I start with reflective empathy that recognizes that she’s feeling frustrated and that it’s hard. Then, I use some version of two questions: "what have you already tried?" and "what else might you do if Mom/Dad wasn’t here?" Pause. Reflect. Think outside the box. Maybe I give her a suggestion that she hasn’t tried. But mostly, I let her do the work.

Sometimes, she’s truly exhausted every option or lacks something (like strength or knowledge) to be able to solve it. But usually, she takes a breath and tackles the challenge another way. (Equally true that she also sometimes flops to the floor and has a little fit. She’s six after all.)

It is so much slower in the moment to take this angle. It sometimes feels like I’m wasting precious time that I could be focused on something else. But like practicing yoga, I accept and breath into the long game because I want my kids and my team members to one day be able to do the thing themselves when I’m not around.

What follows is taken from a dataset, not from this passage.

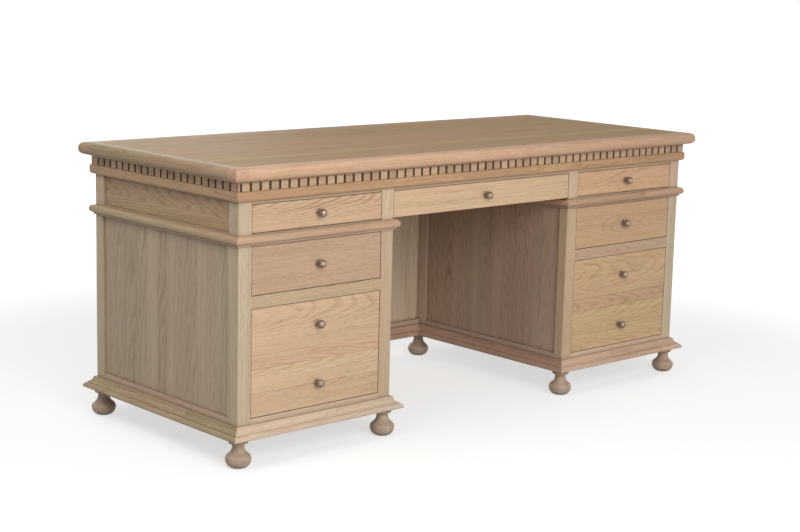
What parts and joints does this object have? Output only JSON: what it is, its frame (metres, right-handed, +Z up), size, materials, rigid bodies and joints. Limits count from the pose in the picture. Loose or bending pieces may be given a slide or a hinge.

Emotional intelligence is a valuable skill, so practice it

All of this is to say that you can be emotionally saavy, caring, and compassionate and not pay the empathy tax. None of these skills I’ve described above requires becoming a colder version of yourself. Asking good questions instead of rescuing someone is emotional intelligence. It requires reading the room well enough to know that someone doesn't need an answer and that they can be trusted to find one. It requires patience to breath and watch someone struggle for a bit without taking that struggle into yourself. And mostly, it requires caring enough about someone's actual growth to resist the short-term relief of just handing them a solution.

The women (and men!) I admire most as leaders haven't gotten there by dialing down their empathy but by utilizing it deliberately, consistently, and protectively. It is a strength being wielded with purpose and precision to benefit those around them and ignore the voices telling them to “just not care.”

We don't need to become someone else to survive the empathy tax. We just need to stop paying it in silence.